Growing up Hindu has been in the works since 2010, written by Anuradha Murali and illustrated by Rajeev N.T. with the help of eight consultants among the help of eight Hindu consultants. The stories illustrate Bodhinatha’s Nine Parenting Guidelines: Positive Self-Concept, Perceptive Self-Correction, Powerful Self-Control, Profound Self-Confidence, Playful Self-Contentment, Pious Character, Proficiency in Conflict Resolution, Parental Closeness and Prejudice-Free Consciousness. We also added a tenth, Preserving Commitments because, well, we needed ten stories and only had nine guidelines!
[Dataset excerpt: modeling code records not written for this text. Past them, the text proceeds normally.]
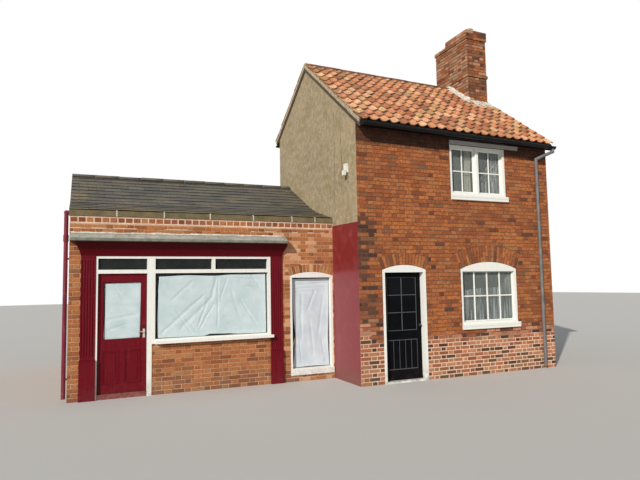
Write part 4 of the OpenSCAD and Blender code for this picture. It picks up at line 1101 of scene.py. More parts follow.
class Slope:
    """One slope of the house's roof: s runs up from the eaves, h stands off the surface."""

    def __init__(self, eaves_y, angle, way):
        self.y, self.z, self.way = eaves_y, house_roof(HOUSE_X, eaves_y), way
        self.cos, self.sin = math.cos(angle), math.sin(angle)

    def at(self, x, s, h):
        y = self.y + self.way * (s * self.cos - h * self.sin)
        return site(x, y, self.z + s * self.sin + h * self.cos - (x - HOUSE_X) * FALL)


def curved_plate(shell, rows, tone, flat=()):
    """A closed plate between a grid of points and the same grid moved down. Rows hold (top, bottom) pairs."""
    wide, tall = len(rows[0]), len(rows)
    top = [p[0] for row in rows for p in row]
    low = [p[1] for row in rows for p in row]
    n = len(top)
    faces = []
    for a in (r * wide + c for r in range(tall - 1) for c in range(wide - 1)):
        faces.append([a, a + 1, a + wide + 1, a + wide])
    turn = (top[1] - top[0]).cross(top[wide] - top[0]).z < 0
    if turn:
        faces = [f[::-1] for f in faces]
    faces += [[i + n for i in f[::-1]] for f in faces]
    shell.add([*top, *low], faces, tone, smooth=True, flat=[*flat, *flat])
    ring = [*range(wide), *(r * wide + wide - 1 for r in range(1, tall))]
    ring += [(tall - 1) * wide + c for c in range(wide - 2, -1, -1)]
    ring += [r * wide for r in range(tall - 2, 0, -1)]
    rim = [[a + n, b + n, b, a] for a, b in zip(ring, ring[1:] + ring[:1])]
    shell.rim([f[::-1] for f in rim] if turn else rim, 2 * n, tone)


def pantiles(slope, length, rng, x0, x1, mirrored, blocked):
    """Courses of pantiles from the eaves up to the ridge."""
    shell = Shell()
    columns = math.ceil((x1 - x0) / TILE_W)
    width = (x1 - x0 - 0.03) / columns
    profile = [(TILE_SPAN - u, h) for u, h in reversed(PANTILE)] if mirrored else PANTILE
    for row in range(math.ceil((length - 0.03) / TILE_GAUGE)):
        s0 = row * TILE_GAUGE - 0.03
        s1 = min(s0 + TILE_GAUGE + 0.045, length - 0.02)
        sway = 0.006 * math.sin(row * 1.7)
        for column in range(columns):
            x = x0 + column * width + rng.uniform(-0.004, 0.004) + sway
            middle = x + width / 2
            if blocked(middle, slope.at(middle, (s0 + s1) / 2, 0)):
                continue
            foot = s0 + rng.uniform(-0.008, 0.008)
            lean = rng.uniform(-0.006, 0.006)
            rise = 0.022 + rng.uniform(-0.002, 0.005)
            rows, flat = [], []
            for share in (0.0, 0.5, 1.0):
                s = foot + (s1 - foot) * share
                lift = 0.008 + rise * (1 - share) + 0.003 * math.sin(math.pi * share)
                pairs = []
                for u, h in profile:
                    px = x + u * width + lean * share
                    worn = rng.uniform(0, 0.006) if share == 0 and rng.random() < 0.15 else 0.0
                    pairs.append([slope.at(px, s + worn, h + lift - deep) for deep in (0, TILE_T)])
                    flat.append((column + u * 0.86, row + share * 0.92))
                rows.append(pairs)
            curved_plate(shell, rows, dice(rng), flat)
    return shell


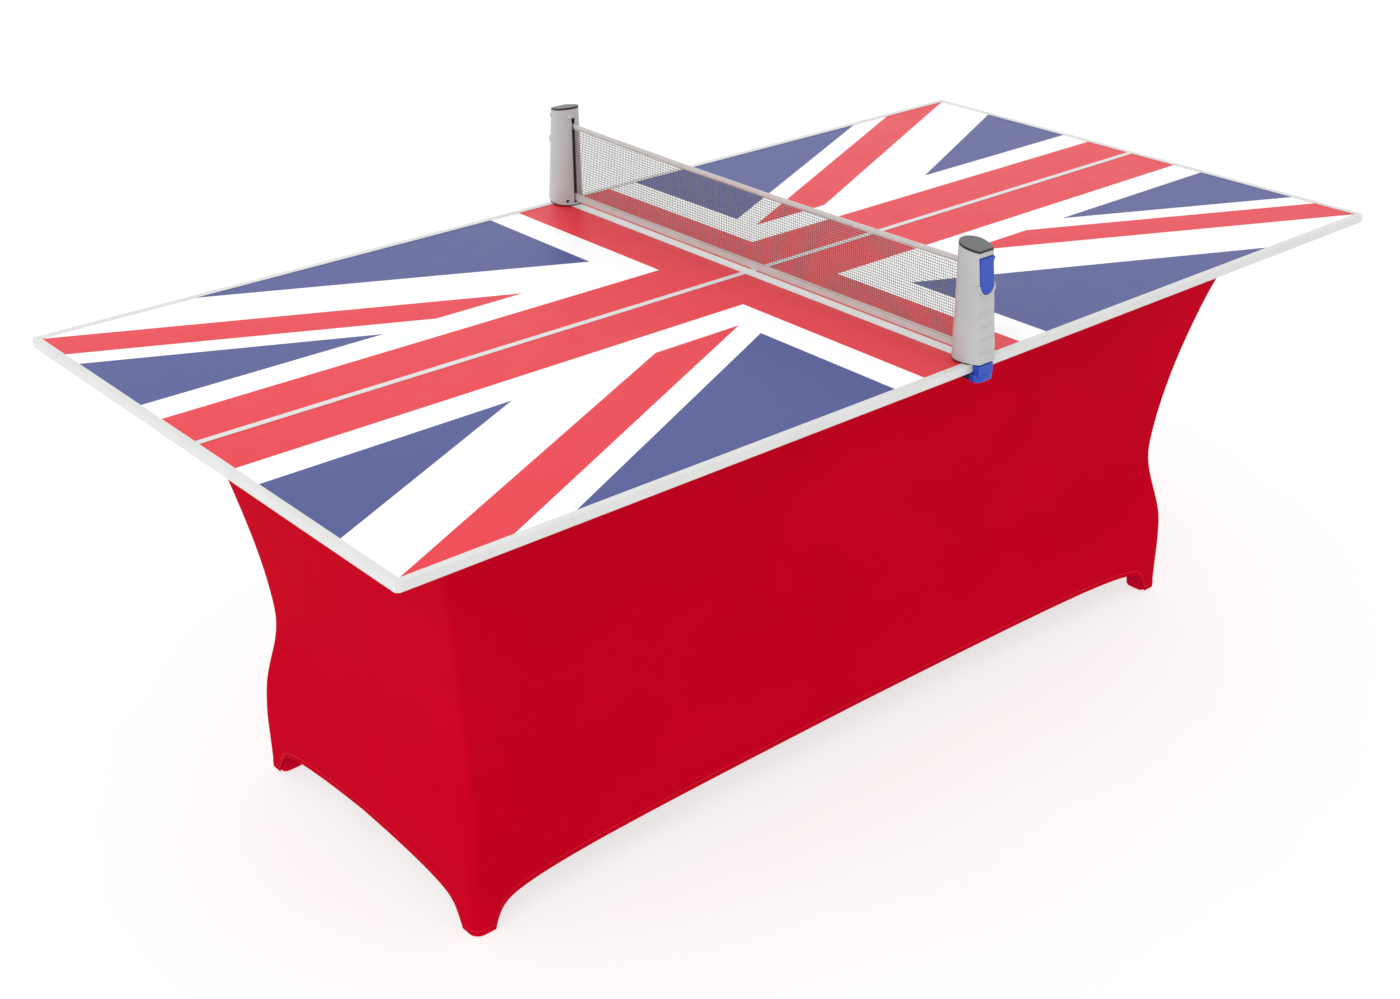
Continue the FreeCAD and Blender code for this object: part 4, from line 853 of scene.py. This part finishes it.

For example, the sixth story, “How Ganesha Saved Usha,” illustrates “pious character.” It tells how young Usha had a vision of Lord Ganesha at the famed Siddhi Vinayaka temple in Mumbai and ever afterwards had a special fondness for Him. When she got into high school, wanting to get “in” with the popular girls, she hid her Hinduness and stopped praying daily to Ganesha. Then a situation came up when she was invited on a camping trip to Yosemite with the girls. Even though other parents were going along, Usha’s parents were reluctant to let her go. We don’t want to give away the whole plot, but suffice it to say that Ganesha came to Usha’s rescue and made her realize that befriending the popular girls was a poor reason to kick Him out of her life.
Other stories illustrate the importance of controlling emotions, correcting mistakes, appreciating close family life and living without prejudice. These are more than entertaining stories. They all provide needed strategies for applying Hindu ethical principles and religious insights to the practical problems of everyday life.